Стенбок, Густав Отто

Поделись знанием:
Перейти к: навигация, поиск

Густав Отто Стенбок (швед. Gustaf Otto Stenbock; 7 сентября 1614 — 24 сентября 1685, Стокгольм) — шведский полководец и риксадмирал, граф.



Биография

Родился 17 сентября 1614 года в фамильном имении Торпа в Вестеръётланде. Его отцом был член риксрода Густав Стенбок (1575—1629), матерью — графиня Беата Маргарета Браге.

В 1631 году Стенбок поступил на службу в Смоландский кавалерийский полк и год спустя был произведён в корнеты. В возрасте 19 лет отправился в Германию, чтобы принять участие в Тридцатилетней войне. Там он перешёл на службу в инфантерию. В ходе военных действий участвовал в захвате Ландсберга, в сражениях возле Франкфурта-на-Одере и в битве при Нёрдлингене (1634). В 1635 году он отличился в сражении при Дёмице, затем, в 1636 году, был участником битвы при Виттштоке. В том же году его произвели в майоры, а вскоре и в подполковники. В 1638 году Стенбок получил звание полковника Йёнчёпингского полка, вместе с которым он затем сражался при Хемнице (1639) и вступил в Прагу. В октябре 1642 года он принял участие в сражении под Лейпцигом, в ходе которого получил тяжёлое ранение, из-за чего был отправлен домой в Швецию.

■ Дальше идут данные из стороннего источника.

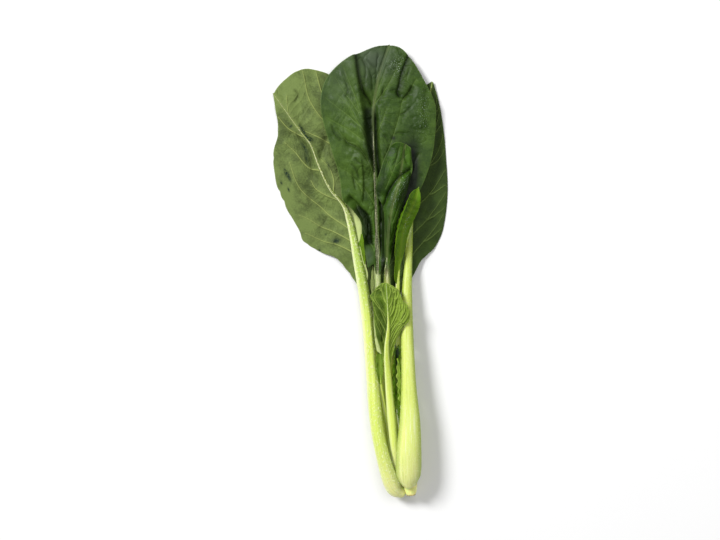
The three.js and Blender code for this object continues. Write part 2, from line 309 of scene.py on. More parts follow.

Будучи произведённым в 1643 году в генерал-майоры, Стенбок вновь вернулся в Германию. Спустя год он был назначен губернатором Миндена, а в 1645 году направлен в Вермланд для войны с датчанами.

На последнем этапе Тридцатилетней войны он некоторое время занимал пост командующего шведскими войсками в Вестфалии. В 1647 году он стал генерал-лейтенантом, а в 1648 — генералом. После окончания войны его карьера продолжала развиваться столь же успешно: в 1651 году он получил титул графа и был назначен членом риксрода, а ещё через год сделался военным советником и лагманом Ингерманландии.

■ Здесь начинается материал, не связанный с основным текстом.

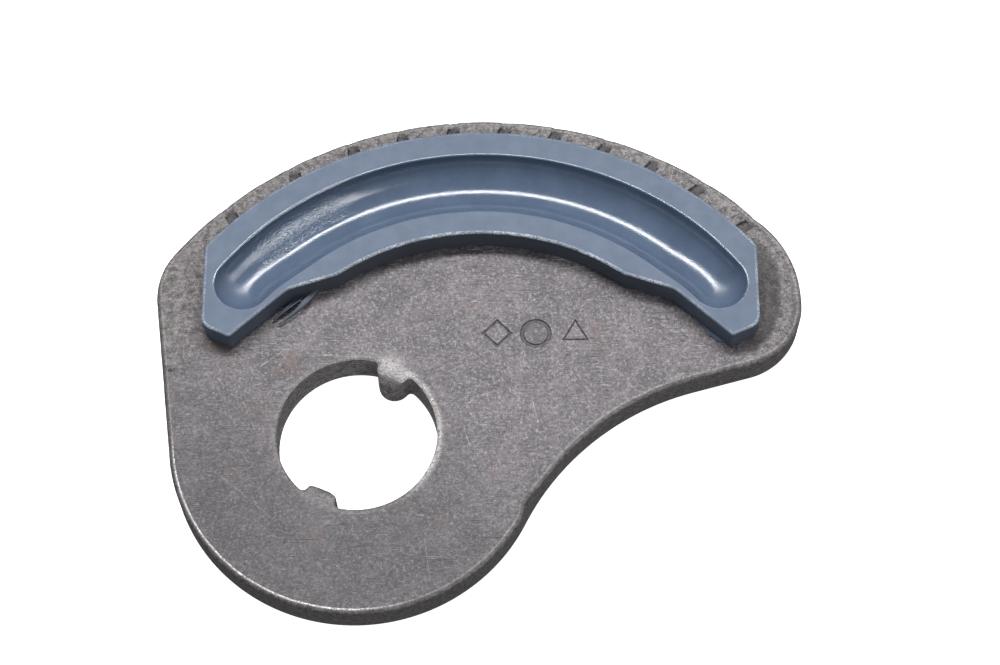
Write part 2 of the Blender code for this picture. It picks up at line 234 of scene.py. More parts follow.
def rounded_corner(before, corner, after, radius, chord):
    """Arc of the given radius that rounds a corner between two straight edges."""
    inward = unit(before - corner)
    outward = unit(after - corner)
    half = math.acos(inward @ outward) / 2
    centre = corner + unit(inward + outward) * radius / math.sin(half)
    reach = radius / math.tan(half)
    start = heading(centre, corner + inward * reach)
    end = heading(centre, corner + outward * reach)
    sweep = (end - start + math.pi) % (2 * math.pi) - math.pi
    return arc(centre, radius, start, start + sweep, chord)


def even_loop(pieces, spacing):
    """One closed loop from stretches of points: no repeats, and long straight runs divided."""
    points = np.vstack(pieces)
    keep = [points[0]]
    for point in points[1:]:
        if np.linalg.norm(point - keep[-1]) > FINE / 10:
            keep.append(point)
    if np.linalg.norm(keep[0] - keep[-1]) <= FINE / 10:
        keep.pop()
    loop = []
    for start, end in zip(keep, keep[1:] + keep[:1]):
        parts = max(1, math.ceil(np.linalg.norm(end - start) / spacing - 0.2))
        loop += [start + (end - start) * k / parts for k in range(parts)]
    return np.array(loop)


def outward_normals(loop):
    """Unit normals of an anticlockwise loop, pointing out of it."""
    ahead = np.roll(loop, -1, axis=0) - loop
    ahead /= np.linalg.norm(ahead, axis=1, keepdims=True)
    along = ahead + np.roll(ahead, 1, axis=0)
    along /= np.linalg.norm(along, axis=1, keepdims=True)
    return np.column_stack((along[:, 1], -along[:, 0]))


def plate_outline():
    """Outline of the plate: lobe, hollow neck, straight heel, tip, shoulder, rim and corner."""
    flank_angle = math.pi + FLANK_LEAN
    heel_angle = HEEL_SLOPE - math.pi / 2
    heel_normal = direction(heel_angle)
    heel_offset = heel_normal @ TIP_CENTRE + TIP_RADIUS
    neck = line_meets_circle(heel_normal, heel_offset + NECK_RADIUS, BORE, LOBE_RADIUS + NECK_RADIUS, 1)
    shoulder = circles_meet(
        RIM_CENTRE, RIM_RADIUS - SHOULDER_RADIUS, TIP_CENTRE, SHOULDER_RADIUS - TIP_RADIUS, 1)
    corner = line_meets_circle(
        direction(flank_angle), LOBE_RADIUS - CORNER_RADIUS, RIM_CENTRE, RIM_RADIUS - CORNER_RADIUS, -1)
    neck_angle = heading(BORE, neck)
    tip_end = heading(shoulder, TIP_CENTRE)
    rim_start = heading(RIM_CENTRE, shoulder)
    rim_end = heading(RIM_CENTRE, corner)
    return even_loop([
        arc(BORE, LOBE_RADIUS, flank_angle, neck_angle + 2 * math.pi, EDGE),
        arc(neck, NECK_RADIUS, neck_angle + math.pi, heel_angle + math.pi, EDGE),
        arc(TIP_CENTRE, TIP_RADIUS, heel_angle, tip_end, EDGE),
        arc(shoulder, SHOULDER_RADIUS, tip_end, rim_start, EDGE),
        arc(RIM_CENTRE, RIM_RADIUS, rim_start, rim_end, EDGE),
        arc(corner, CORNER_RADIUS, rim_end, flank_angle, EDGE),
    ], EDGE)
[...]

В 1654 году он под командованием Кёнигсмарка принял участие в Первой бременской войне, а в 1655 году был назначен генерал-фельдцейхмейстером (rikstygmästare). Во время польско-шведской войны 1655—1660 годов, после того как король вместе с Виттенбергом вступил в пределы Польши, Стенбок был оставлен со значительной частью армии на укреплённых позициях возле Новы Двура у слияния Вислы и Буга. Предполагалось, что он овладеет Западной Пруссией, однако ему это не удалось, поскольку из Мазурии подошли польские войска.

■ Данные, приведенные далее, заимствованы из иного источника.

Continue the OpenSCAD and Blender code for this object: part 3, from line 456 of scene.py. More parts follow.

10 ноября Стенбок соединился с силами короля, после чего 28 февраля 1656 года принял участие во взятии Мариенбурга. В сентябре того же года он двинулся на помощь Восточной Пруссии и 12 октября возле Филипово разбил отряд польного гетмана В.Гонсевского, после чего возвратился в Западную Пруссию.

В июле 1657 года он вернулся в Швецию, чтобы принять командование войсками, которые должны были защищать шведскую территорию от нападения датчан. Он, впрочем, не спешил и вступил в должность лишь после одержанной Пером Браге победы под Йеневаде (31 августа). Приняв командование, он вторгся в Сконе, но вскоре отступил в Халланд, а 3 октября потерпел поражение возле Каттарпа, что к югу от Лахольма. В итоге, Стенбок был вынужден отступить на территорию Смоланда. От датского вторжения Швецию спасли лишь успехи короля в Дании. После того как датчане отчистили Халланд от своих войск, Стенбок в начале 1658 года начал операции против южной Норвегии.

После заключения мира он 18 марта 1658 года был назначен генерал-губернатором Сконе, Халланда и Блекинге, однако с возобновлением войны принял участие в осаде Копенгагена, продолжая при этом выполнять свои генерал-губернаторские обязанности.

В ноябре 1658 года он находился на Фюне, стараясь спасти находившиеся там шведские части, однако 14 числа был разбит у Нюборга и не без трудом сумел перебраться на Зеландию. В 1664 году Стенбок оставил генерал-губернатороство, чтобы занять пост риксадмирала. Он активно взялся за улучшение флота, но так и не смог побороть недостатки, существовавшие в управлении флотом в период второго регентства (1660—1672).

В первый год шведско-датской войны 1675—1679 гг. шведский флот смог выйти в море лишь в середине осени. Стенбок должен был переправить войска и военные припасы в Померанию, однако из-за многочисленных аварий и нехватки продовольствия он был вынужден через десять дней вновь вернуться в Даларё. Вся вина за это была возложена на риксадмирала.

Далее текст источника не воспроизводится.